Así, frente al «soñador» o «ingenuo», lo previsible es que se den, con mayor probabilidad, dos escenarios: o el linchamiento o el ostracismo. Y como se señala arriba, la advertencia llega casi siempre de los que se mostraban más afines; y en no pocas ocasiones, son quienes dan la voz de salida a la lógica de la fuente ovejuna. Y sin duda, casi siempre terminan victoriosos en sus afanes.

La cuestión es tan desafiante como frustrante. Porque la mayoría de las y los “cuidachambas” saben que las cosas no están bien.
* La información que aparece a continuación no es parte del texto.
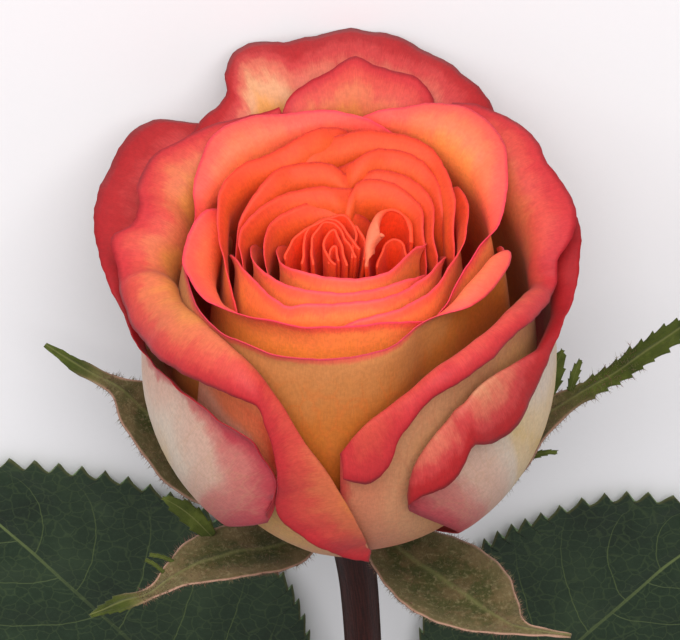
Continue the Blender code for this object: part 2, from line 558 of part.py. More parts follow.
def prickle_rings(height, azimuth):
    """A small down-curved prickle, rooted inside the stem."""
    line = np.array(STEM_LINE)
    x, y, radius = (np.interp(height, line[:, 2], line[:, k]) for k in (0, 1, 3))
    out = around(azimuth, 1.0, 0.0)
    side = around(azimuth + 90.0, 1.0, 0.0)
    centre = np.array([x, y, height])
    rings = []
    for share in (0.0, 0.45, 0.75, 0.97):
        reach = radius - PRICKLE_ROOT + share * (PRICKLE_LENGTH + PRICKLE_ROOT)
        size = PRICKLE_WIDTH * (1.0 - share) + PRICKLE_TIP
        middle = centre + out * reach - np.array([0.0, 0.0, PRICKLE_SINK * share ** 2])
        rings.append([middle + side * (0.5 * size * math.cos(a))
                      + np.array([0.0, 0.0, 1.5 * size * math.sin(a)])
                      for a in np.arange(6) * math.pi / 3])
    return rings


def fuse(name, first, others):
    """Joins the other meshes to the first by one Boolean union and returns the joined mesh."""
    scene = bpy.context.scene.collection
    host = bpy.data.objects.new(name, first)
    scene.objects.link(host)
    group = bpy.data.collections.new(name + "_pieces")
    scene.children.link(group)
    pieces = []
    for k, mesh in enumerate(others):
        piece = bpy.data.objects.new(f"{name}_piece_{k}", mesh)
        group.objects.link(piece)
        pieces.append(piece)
    union = host.modifiers.new("union", "BOOLEAN")
    union.operation = "UNION"
    union.operand_type = "COLLECTION"
    union.collection = group
    union.solver = "EXACT"
    bpy.context.view_layer.update()
    joined = bpy.data.meshes.new_from_object(host.evaluated_get(bpy.context.evaluated_depsgraph_get()))
    joined.name = name
    for thing in pieces + [host]:
        bpy.data.objects.remove(thing, do_unlink=True)
    bpy.data.collections.remove(group)
    joined.shade_smooth()
    joined.set_sharp_from_angle(angle=math.radians(45))
    return joined


def material(name, colour, roughness):
    made = bpy.data.materials.new(name)
    made.use_nodes = True
    shader = made.node_tree.nodes["Principled BSDF"]
    shader.inputs["Base Color"].default_value = (*colour, 1.0)
    shader.inputs["Roughness"].default_value = roughness
    return made


def add_object(name, mesh, parent, surface):
    thing = bpy.data.objects.new(name, mesh)
    bpy.context.scene.collection.objects.link(thing)
    thing.parent = parent
    mesh.materials.clear()
    mesh.materials.append(surface)
    return thing


def add_petals(flower):
    for petal in PETALS:
        name = petal["name"]
        inner = name.startswith("petal_inner")
        columns = INNER_COLUMNS if inner else OUTER_COLUMNS + len(petal["rim"]) // RIM_POINTS_PER_COLUMN
        grid = petal_grid(petal, columns, INNER_BODY_ROWS if inner else BODY_ROWS,
                          INNER_RIM_ROWS if inner else RIM_ROWS)
        colour = (0.80, 0.17, 0.04) if inner else (0.78, 0.22, 0.10)
        mesh = sheet_mesh(name, grid, PETAL_THICKNESS)
        add_object(name, mesh, flower, material(name, colour, 0.5))


def add_heart(flower):
    """The innermost folded petaloids, rooted in one small core."""
    rings = [[(x + r * math.cos(a), r * math.sin(a), z)
              for a in np.arange(HEART_SIDES) * 2 * math.pi / HEART_SIDES] for x, r, z in HEART_CORE]
    core = lofted_mesh("heart_core", rings)
    folds = [sheet_mesh(f"heart_fold_{k}", fold_grid(rim, HEART_CENTRE), HEART_THICKNESS)
             for k, rim in enumerate(HEART_FOLDS)]
    folds.append(sheet_mesh("heart_curled", fold_grid(CURLED_FOLD, CURLED_ROOT),
                            HEART_THICKNESS))
    joined = fuse("petals_heart", core, folds)
    add_object("petals_heart", joined, flower, material("petals_heart", (0.78, 0.12, 0.03), 0.5))


def add_stem(flower):
    """Stem, hip and receptacle in one, with a slanting cut at the foot and a few prickles."""
    line = smooth_path(STEM_LINE, STEM_ROWS)
    rings = tube_rings(line, STEM_SIDES)
    foot = np.array(rings[0])
    foot[:, 2] += (foot[:, 0] - foot[:, 0].mean()) * CUT_SLANT
    rings[0] = foot
    body = lofted_mesh("stem_body", rings)
    prickles = [lofted_mesh(f"prickle_{k}", prickle_rings(*place)) for k, place in enumerate(PRICKLES)]
    joined = fuse("stem", body, prickles)
    add_object("stem", joined, flower, material("stem", (0.09, 0.05, 0.05), 0.55))


def add_sepals(flower):
    for sepal in SEPALS:
        name = sepal["name"]
        mesh = sheet_mesh(name, sepal_grid(sepal, SEPAL_ROWS, SEPAL_COLUMNS), SEPAL_THICKNESS)
        add_object(name, mesh, flower, material(name, (0.11, 0.11, 0.05), 0.8))


def add_leaves(table):
    for leaf in LEAVES:
        name = leaf["name"]
        blade = sheet_mesh(name + "_blade", leaf_grid(leaf), LEAF_THICKNESS, 0.0)
        stalk = smooth_path(leaf["petiole"], PETIOLE_ROWS)
        petiole = lofted_mesh(name + "_petiole", tube_rings(stalk, PETIOLE_SIDES))
        joined = fuse(name, blade, [petiole])
        add_object(name, joined, table, material(name, (0.015, 0.045, 0.025), 0.45))


def lying_matrix():
    """Lays the flower's frame down: its front faces up and its bloom points along -Y."""
    tilt_sine, tilt_cosine = math.sin(LIE_ANGLE), math.cos(LIE_ANGLE)
    return Matrix(((-1.0, 0.0, 0.0, 0.0),
                   (0.0, -tilt_sine, -tilt_cosine, 0.0),
                   (0.0, -tilt_cosine, tilt_sine, LIE_HEIGHT * MM),
                   (0.0, 0.0, 0.0, 1.0)))


def main():
    for thing in list(bpy.data.objects):
        bpy.data.objects.remove(thing, do_unlink=True)
    table = bpy.data.objects.new("table", None)
    flower = bpy.data.objects.new("flower", None)
    for frame in (table, flower):
        bpy.context.scene.collection.objects.link(frame)
    table.location = (-FOOTPRINT_CENTRE[0] * MM, -FOOTPRINT_CENTRE[1] * MM, 0.0)
    flower.parent = table
    flower.matrix_local = lying_matrix()
    bpy.context.view_layer.update()
    add_petals(flower)
    add_heart(flower)
    add_stem(flower)
    add_sepals(flower)
    add_leaves(table)


main()
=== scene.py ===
"""The cut rose, dressed: fine petals, sepals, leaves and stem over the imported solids.

The flower is modelled in its own frame, in millimetres: the origin is where the outer petals leave
the hip, +Z runs up the bloom's axis and -Y is the bloom's front. An azimuth is counted round that
axis from the front, with 90 at +X. One matrix lays it down on its back petals, leaves and cut end.
"""

import math

import bpy
import numpy as np
from mathutils import Matrix, Vector


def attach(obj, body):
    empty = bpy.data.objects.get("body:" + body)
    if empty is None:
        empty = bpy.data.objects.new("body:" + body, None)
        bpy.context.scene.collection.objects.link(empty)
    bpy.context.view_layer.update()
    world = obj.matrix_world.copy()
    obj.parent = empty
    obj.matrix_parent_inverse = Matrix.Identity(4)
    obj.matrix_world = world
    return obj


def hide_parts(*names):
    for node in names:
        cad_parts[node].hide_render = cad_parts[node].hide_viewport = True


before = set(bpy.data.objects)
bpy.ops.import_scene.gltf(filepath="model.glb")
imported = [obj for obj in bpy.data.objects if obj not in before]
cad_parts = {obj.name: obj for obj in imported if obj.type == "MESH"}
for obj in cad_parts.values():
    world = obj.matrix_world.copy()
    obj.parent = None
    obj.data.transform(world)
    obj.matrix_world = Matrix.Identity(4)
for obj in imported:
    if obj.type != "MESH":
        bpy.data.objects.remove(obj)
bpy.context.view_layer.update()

MM = 0.001
BODY = "root"

# Bloom: nested cup-shaped layers, each named by its belly radius
BELLY_RADIUS = 32.5
BELLY_HEIGHT = 30.7
MOUTH_HEIGHT = 57.0
MOUTH_SHARE = 0.89
MOUTH_POWER = 1.8
BASE_HEIGHT = -1.8
LAYER_RISE = 0.62
CLAW_SPREAD = 34.0
CLAW_SPREAD_SHARE = 0.4
OPENING_END = 0.6
CREASE_DROP = 2.5
CREASE_DROP_PER_FLARE = 0.55
INNER_CREASE_DROP = 5.5
INNER_FLARE = -2.0
INNER_BACK_FLARE = 5.6
TUCK_LENGTH = 5.0
TUCK_TAPER = 9.0
TUCK_DROP = 6.0
RIM_HANDLE = 0.36
RIM_HANDLE_PER_TURN = 0.10
RIM_TURN_LIMIT = math.radians(168)
RECEPTACLE_RADIUS = 4.5
RECEPTACLE_TAPER = 0.13
SEAT_GAP = 0.6
PROFILE_STEPS = 60
CLAW_STEPS = 300
CURVE_STEP = 0.05
ROUGH_ROWS = 200
STAIN_ROWS = 80
TUCKED_LOOKS = ("inner", "third", "panel")

# How thick and how finely divided a petal is
PETAL_THICKNESS = 0.42
PETAL_EDGE_THICKNESS = 0.16
PETAL_TAPER = 5.0
SIDE_MARGIN = 1.5
BLUSH_REACH = 14.0
COLUMN_PITCH = 0.95
BODY_ROWS = 24
RIM_ROWS = 16
INNER_RIM_ROWS = 10
LEAST_HALF_WIDTH = 0.3

# Waves and nicks along a petal's margin: size, millimetres for each radian, phase for each petal
FLUTTER = ((0.8, 2.7, 1.7), (0.45, 1.4, 2.9), (0.15, 0.7, 0.7))
FLUTTER_FADE = 5.0
NICKS = ((0.5, 0.9, 1), (0.5, 0.41, 3))
NICK_SHARE = 0.35
NICK_FADE = 1.5
FAN_PER_COLUMN = 0.09
FAN_PER_PETAL = 3.0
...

Porque las instrucciones que da su jefe son equívocas y en no pocas ocasiones contra la ley y las normas, pero ellas y ellos “sólo siguen órdenes”; porque el jefe, ese que acosa y hostiga a las mujeres, es de quien depende su permanencia y posibilidades de ascenso; porque el jefe “viene de arriba y está protegido”; y por supuesto que lo está -en ocasiones en menor medida de lo que se cree-, pero que, en todo caso, forma parte de las redes de complicidades y malos acuerdos que se generan para que todo siga igual.

Por supuesto, todo lo anterior está vinculado a lo que Weber denominó como la visión patrimonialista del poder. Porque las y los “cuidachambas” piensan que la plaza laboral que ocupan “es suya”; que las instalaciones donde trabajan son suyas, y que hasta el escritorio que utilizan “es suyo”.

Así, cuando la o el “soñador” convoca a la acción, las reacciones son diversas. Sin embargo, por norma general, entre el pragmatismo y los principios, la opción es evidente y clara. Y cuando se llega a tal disyuntiva, incluso, o, sobre todo, los que se habían mostrado más cercanos a la o el “soñador”, son los primeros en advertirle que no cuente con ellos; porque donde están es donde quieren estar; porque no van a arriesgar lo que con tanto trabajo han conseguido; y porque a final de cuentas es lo que llanamente quieren, ¿y qué?

Afortunadamente, la historia muestra que de vez en vez alguno toma el reto de intentarlo; alguna o alguno sabe que hay batallas que se van a perder, pero que eso no es justificación para no acudir a ellas. Alguien, siempre, tiene que tratar.